Given a graph $G$ on $n$ vertices, with $\delta(G) \ge \frac{n-1}{2}$, show that $G$ is connected

Question

Given a graph $G$ on $n$ vertices, with $\delta(G) \ge \frac{n-1}{2}$, show that $G$ is connected.

I believe I need to prove this via contradiction by first assuming G is not connected? I'm not sure where to go from there. Any help is appreciated.

Answer 1

Hint: If $G$ is not connected, what is the maximal possible degree of a vertex in the smallest connected component?

Answer 2

Suppose that we have two points $A$ and $B$ which are not connected. And let $M$ and $N$ be the sets of the neighbors of $A$ respectively $B$. Then since $A$ and $B$ are not connected we have $A\notin N$ and $B\notin M$. Suppose they don't have common neighbor, so $M\cap N =\emptyset $. Now by PIE we have $$n-2\geq|M\cup N|=|M|+|N|-|M\cap N| \geq 2{n-1\over 2}$$ A contradiction.

Answer 3

Assume the statement is false.
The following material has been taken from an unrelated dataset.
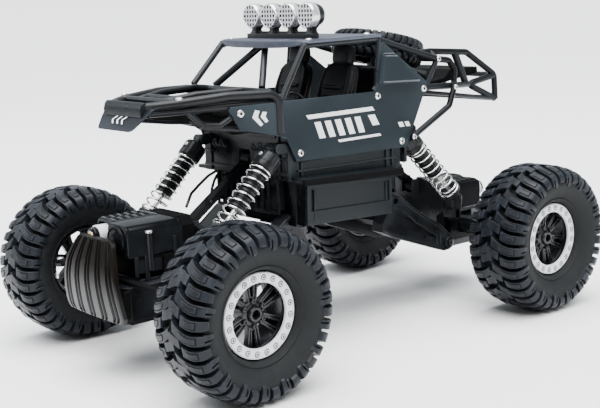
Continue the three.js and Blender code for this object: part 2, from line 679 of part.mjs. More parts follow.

Then there are at least 2 connected components of $G$. Notice that in each component there will be a vertex $v$ with the property that $d(v)\geq \frac{(n-1)}{2}$. Hence each of these connected components must have at least $1+\frac{(n-1)}{2}$ vertices (remembering to include $v$) and so over all components there are at least $2\left[1+\frac{(n-1)}{2}\right]=n+1$ vertices of $G$, a contradiction.